■ OBJECTIVE
For this exercise, return only the lines from the line containing "const holes = joined(Object.values(STEMS).map((route)" through the line containing "obj.matrix_parent_inverse = Matrix.Identity(4)", both ends included, exactly as they are.

# # # #

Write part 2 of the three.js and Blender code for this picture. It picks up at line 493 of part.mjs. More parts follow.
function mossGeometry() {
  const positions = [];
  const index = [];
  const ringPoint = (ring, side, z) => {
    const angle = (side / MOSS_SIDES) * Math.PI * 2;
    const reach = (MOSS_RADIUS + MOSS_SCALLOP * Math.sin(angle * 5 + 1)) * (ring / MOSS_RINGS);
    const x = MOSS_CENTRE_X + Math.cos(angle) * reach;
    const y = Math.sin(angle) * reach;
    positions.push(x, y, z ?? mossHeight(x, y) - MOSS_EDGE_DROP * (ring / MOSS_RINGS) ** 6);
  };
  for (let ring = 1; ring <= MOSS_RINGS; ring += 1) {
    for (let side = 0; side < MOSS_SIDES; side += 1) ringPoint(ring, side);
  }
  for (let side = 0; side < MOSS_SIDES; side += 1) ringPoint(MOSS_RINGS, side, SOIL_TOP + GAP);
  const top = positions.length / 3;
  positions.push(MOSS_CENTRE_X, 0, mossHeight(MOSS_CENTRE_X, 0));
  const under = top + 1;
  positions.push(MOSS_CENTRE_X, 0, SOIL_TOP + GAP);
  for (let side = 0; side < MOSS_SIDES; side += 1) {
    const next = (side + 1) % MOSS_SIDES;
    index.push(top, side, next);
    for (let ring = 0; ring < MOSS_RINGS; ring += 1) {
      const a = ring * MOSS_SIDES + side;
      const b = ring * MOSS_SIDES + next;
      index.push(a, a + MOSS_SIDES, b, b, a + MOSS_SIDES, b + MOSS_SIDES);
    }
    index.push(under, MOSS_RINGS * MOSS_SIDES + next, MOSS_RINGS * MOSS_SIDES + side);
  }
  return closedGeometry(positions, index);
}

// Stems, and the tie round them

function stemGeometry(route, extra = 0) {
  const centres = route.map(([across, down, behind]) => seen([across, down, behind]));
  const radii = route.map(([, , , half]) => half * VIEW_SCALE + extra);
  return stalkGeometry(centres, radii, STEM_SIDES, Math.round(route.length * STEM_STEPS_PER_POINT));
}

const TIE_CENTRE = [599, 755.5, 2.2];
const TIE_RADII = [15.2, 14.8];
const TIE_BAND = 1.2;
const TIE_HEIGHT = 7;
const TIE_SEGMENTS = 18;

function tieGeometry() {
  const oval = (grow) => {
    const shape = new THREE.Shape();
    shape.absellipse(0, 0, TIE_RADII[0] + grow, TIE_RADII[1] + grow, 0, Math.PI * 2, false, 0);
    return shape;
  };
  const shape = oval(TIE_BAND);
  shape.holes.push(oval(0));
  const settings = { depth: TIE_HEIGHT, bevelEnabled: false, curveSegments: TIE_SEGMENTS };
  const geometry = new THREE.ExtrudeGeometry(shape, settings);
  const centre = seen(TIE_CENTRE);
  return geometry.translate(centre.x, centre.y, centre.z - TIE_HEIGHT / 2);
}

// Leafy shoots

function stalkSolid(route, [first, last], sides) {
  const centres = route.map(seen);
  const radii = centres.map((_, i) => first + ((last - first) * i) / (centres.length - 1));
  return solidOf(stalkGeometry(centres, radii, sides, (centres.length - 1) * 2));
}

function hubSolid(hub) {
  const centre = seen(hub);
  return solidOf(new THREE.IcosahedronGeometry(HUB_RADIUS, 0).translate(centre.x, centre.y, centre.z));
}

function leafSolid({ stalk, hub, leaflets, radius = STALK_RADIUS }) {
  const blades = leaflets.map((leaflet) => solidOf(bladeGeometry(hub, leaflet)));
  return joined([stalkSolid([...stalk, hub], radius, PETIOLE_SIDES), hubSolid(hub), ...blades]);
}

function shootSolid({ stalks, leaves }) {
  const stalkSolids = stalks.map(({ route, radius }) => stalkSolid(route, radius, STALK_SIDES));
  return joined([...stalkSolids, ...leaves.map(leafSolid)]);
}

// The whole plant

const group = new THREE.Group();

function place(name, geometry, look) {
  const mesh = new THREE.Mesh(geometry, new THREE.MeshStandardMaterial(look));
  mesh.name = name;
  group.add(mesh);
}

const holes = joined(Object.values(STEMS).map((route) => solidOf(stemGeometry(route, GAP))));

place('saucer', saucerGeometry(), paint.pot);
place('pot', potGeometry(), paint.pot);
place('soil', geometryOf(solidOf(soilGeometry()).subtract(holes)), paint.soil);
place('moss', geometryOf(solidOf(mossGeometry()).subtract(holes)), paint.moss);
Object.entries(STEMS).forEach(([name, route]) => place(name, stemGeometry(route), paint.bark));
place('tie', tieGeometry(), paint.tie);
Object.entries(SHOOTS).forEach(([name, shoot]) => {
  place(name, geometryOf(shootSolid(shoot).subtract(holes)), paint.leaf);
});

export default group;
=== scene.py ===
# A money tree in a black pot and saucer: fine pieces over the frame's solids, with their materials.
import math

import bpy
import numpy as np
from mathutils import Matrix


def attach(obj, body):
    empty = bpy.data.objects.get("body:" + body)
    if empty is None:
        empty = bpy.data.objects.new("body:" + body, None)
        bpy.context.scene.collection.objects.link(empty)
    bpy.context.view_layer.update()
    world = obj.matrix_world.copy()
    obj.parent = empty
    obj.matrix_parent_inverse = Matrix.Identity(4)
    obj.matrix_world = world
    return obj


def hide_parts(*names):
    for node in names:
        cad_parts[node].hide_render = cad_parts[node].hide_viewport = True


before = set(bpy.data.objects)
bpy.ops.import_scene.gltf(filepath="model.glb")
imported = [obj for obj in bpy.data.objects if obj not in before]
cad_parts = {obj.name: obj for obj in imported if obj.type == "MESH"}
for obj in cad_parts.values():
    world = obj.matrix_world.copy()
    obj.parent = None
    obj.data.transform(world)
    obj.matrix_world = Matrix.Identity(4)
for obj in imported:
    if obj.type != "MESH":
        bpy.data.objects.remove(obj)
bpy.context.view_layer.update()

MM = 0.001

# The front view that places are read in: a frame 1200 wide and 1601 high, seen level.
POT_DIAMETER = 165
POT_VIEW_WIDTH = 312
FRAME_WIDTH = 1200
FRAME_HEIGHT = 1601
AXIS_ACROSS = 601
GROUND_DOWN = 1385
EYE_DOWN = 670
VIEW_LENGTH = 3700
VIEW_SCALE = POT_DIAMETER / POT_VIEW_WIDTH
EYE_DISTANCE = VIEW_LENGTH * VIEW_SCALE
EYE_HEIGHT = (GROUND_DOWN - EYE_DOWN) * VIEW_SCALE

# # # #

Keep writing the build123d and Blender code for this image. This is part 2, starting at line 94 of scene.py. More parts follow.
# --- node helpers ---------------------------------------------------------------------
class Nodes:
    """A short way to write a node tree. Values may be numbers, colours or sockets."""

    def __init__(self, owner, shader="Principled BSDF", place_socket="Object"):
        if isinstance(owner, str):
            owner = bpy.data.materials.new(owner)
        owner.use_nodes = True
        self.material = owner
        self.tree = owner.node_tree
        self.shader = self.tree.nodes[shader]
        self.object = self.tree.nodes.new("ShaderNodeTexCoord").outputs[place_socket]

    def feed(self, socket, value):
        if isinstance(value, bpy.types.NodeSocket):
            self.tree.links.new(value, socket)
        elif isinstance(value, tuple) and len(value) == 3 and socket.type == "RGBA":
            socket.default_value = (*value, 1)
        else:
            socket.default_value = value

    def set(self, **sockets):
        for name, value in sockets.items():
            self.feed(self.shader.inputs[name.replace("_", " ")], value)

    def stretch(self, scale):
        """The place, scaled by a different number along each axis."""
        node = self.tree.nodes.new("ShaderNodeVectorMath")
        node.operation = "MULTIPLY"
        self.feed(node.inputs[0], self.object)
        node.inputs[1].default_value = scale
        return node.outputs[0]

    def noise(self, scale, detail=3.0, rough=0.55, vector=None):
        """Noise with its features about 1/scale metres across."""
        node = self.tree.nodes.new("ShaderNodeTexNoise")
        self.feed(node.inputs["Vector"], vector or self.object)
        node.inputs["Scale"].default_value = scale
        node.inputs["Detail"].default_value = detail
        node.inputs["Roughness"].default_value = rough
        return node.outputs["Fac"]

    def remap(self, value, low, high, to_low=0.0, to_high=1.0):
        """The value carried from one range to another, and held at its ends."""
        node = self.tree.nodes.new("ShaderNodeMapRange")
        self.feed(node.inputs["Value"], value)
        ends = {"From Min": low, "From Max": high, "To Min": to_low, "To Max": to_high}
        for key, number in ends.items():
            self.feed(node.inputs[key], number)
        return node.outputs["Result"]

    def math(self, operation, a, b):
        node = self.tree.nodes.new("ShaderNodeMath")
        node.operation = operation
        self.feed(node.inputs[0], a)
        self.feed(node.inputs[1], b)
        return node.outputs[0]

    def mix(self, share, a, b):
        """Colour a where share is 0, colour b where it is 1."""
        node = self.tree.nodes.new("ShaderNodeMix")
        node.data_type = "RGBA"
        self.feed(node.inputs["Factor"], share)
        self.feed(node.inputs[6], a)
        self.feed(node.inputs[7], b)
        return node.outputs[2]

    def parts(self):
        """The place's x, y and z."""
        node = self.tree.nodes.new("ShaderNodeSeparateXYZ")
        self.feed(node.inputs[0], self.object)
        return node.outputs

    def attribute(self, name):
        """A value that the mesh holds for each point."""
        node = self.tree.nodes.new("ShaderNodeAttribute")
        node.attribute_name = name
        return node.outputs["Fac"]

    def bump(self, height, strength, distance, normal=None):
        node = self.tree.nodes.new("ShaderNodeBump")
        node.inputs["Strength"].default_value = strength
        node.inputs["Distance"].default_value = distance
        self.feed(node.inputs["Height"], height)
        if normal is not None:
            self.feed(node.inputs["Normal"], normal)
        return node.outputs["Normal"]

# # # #

■ RESULT OF THIS EXERCISE
const holes = joined(Object.values(STEMS).map((route) => solidOf(stemGeometry(route, GAP))));

place('saucer', saucerGeometry(), paint.pot);
place('pot', potGeometry(), paint.pot);
place('soil', geometryOf(solidOf(soilGeometry()).subtract(holes)), paint.soil);
place('moss', geometryOf(solidOf(mossGeometry()).subtract(holes)), paint.moss);
Object.entries(STEMS).forEach(([name, route]) => place(name, stemGeometry(route), paint.bark));
place('tie', tieGeometry(), paint.tie);
Object.entries(SHOOTS).forEach(([name, shoot]) => {
  place(name, geometryOf(shootSolid(shoot).subtract(holes)), paint.leaf);
});

export default group;
=== scene.py ===
# A money tree in a black pot and saucer: fine pieces over the frame's solids, with their materials.
import math

import bpy
import numpy as np
from mathutils import Matrix


def attach(obj, body):
    empty = bpy.data.objects.get("body:" + body)
    if empty is None:
        empty = bpy.data.objects.new("body:" + body, None)
        bpy.context.scene.collection.objects.link(empty)
    bpy.context.view_layer.update()
    world = obj.matrix_world.copy()
    obj.parent = empty
    obj.matrix_parent_inverse = Matrix.Identity(4)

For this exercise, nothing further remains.